SQL Server / ODBC — pyodbc

Tip: use DSN or long connection strings; for fast bulk insert set cursor.fast_executemany = True.

import pyodbc
cx = pyodbc.connect("Driver={ODBC Driver 18 for SQL Server};Server=host;Uid=u;Pwd=p;Encrypt=yes")
cur = cx.cursor(); cur.fast_executemany = True
cur.executemany("INSERT INTO t(id,name) VALUES (?,?)", [(1,"a"), (2,"b")]); cx.commit()

Oracle — oracledb (successor to cx_Oracle)

Tip: “thin” mode = no client install; “thick” mode uses Oracle Client features; use array DML for bulk.

import oracledb
with oracledb.connect(user="u", password="p", dsn="host/service") as cx:
    with cx.cursor() as cur:
        cur.execute("SELECT COUNT(*) FROM DUAL"); print(cur.fetchone()[0])

Speedy DataFrame loads — connectorx

Use when: you need to pull millions of rows fast into Pandas/Polars, using DB-native fast paths (Rust under the hood).
Gotchas: feature coverage varies by backend; mind timezone/decimal mappings.

import connectorx as cx
df = cx.read_sql(
    "postgresql://u:pw@host/db",
    "SELECT id, ts, amount FROM events WHERE ts >= '2025-11-01'",
    return_type="polars"  # or "pandas"
)

Cross-cutting best practices (production-minded)

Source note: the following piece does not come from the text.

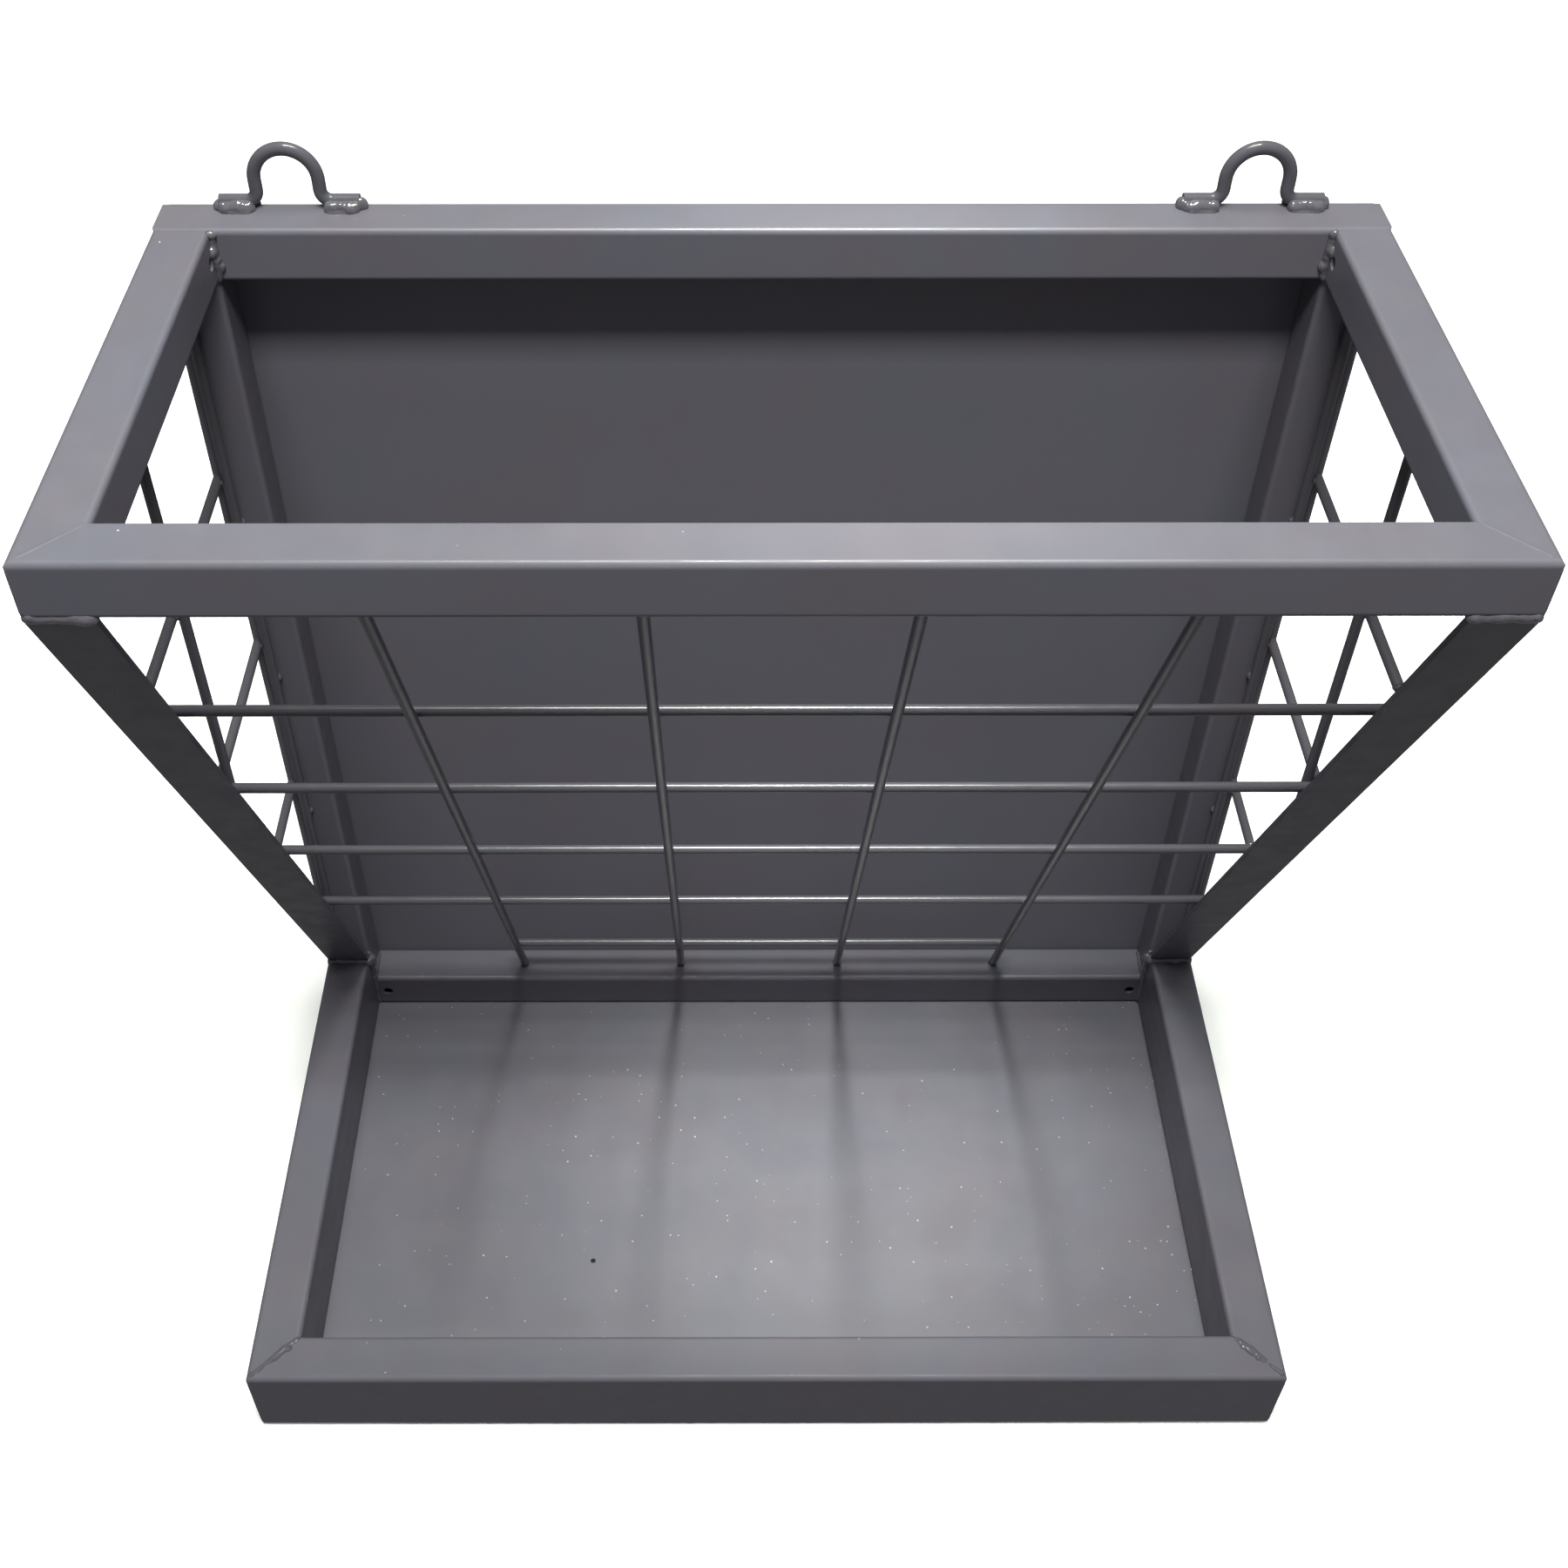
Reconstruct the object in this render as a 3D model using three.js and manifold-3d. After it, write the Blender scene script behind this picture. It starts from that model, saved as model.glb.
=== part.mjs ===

  • Push work to the database/warehouse. Don’t SELECT * and aggregate in Python—filter/aggregate in SQL, pull the minimal shape.
  • Always bind parameters (:name, %s, ?). Avoid string concatenation to prevent SQL injection and plan cache misses.
  • Stream/partition large pulls. Use server cursors (yield_per, .fetchmany), or engines with columnar transfer (BigQuery Storage API, Arrow/ConnectorX).
  • Transactions are your friend. Batch writes in a transaction; on failure, rollback cleanly.
  • Connection pooling. Reuse connections; keep them short-lived at the call site.
  • Types & timezones. Decide on UTC; map DECIMAL → Decimal; beware implicit casts.
  • Arrow everywhere (when possible). Arrow/Parquet interop reduces copies between DB ↔ Python ↔ files.
  • For Snowflake: prefer Snowpark/SQL for heavy transforms; use stages + COPY INTO for bulk; write_pandas for small/medium DF loads.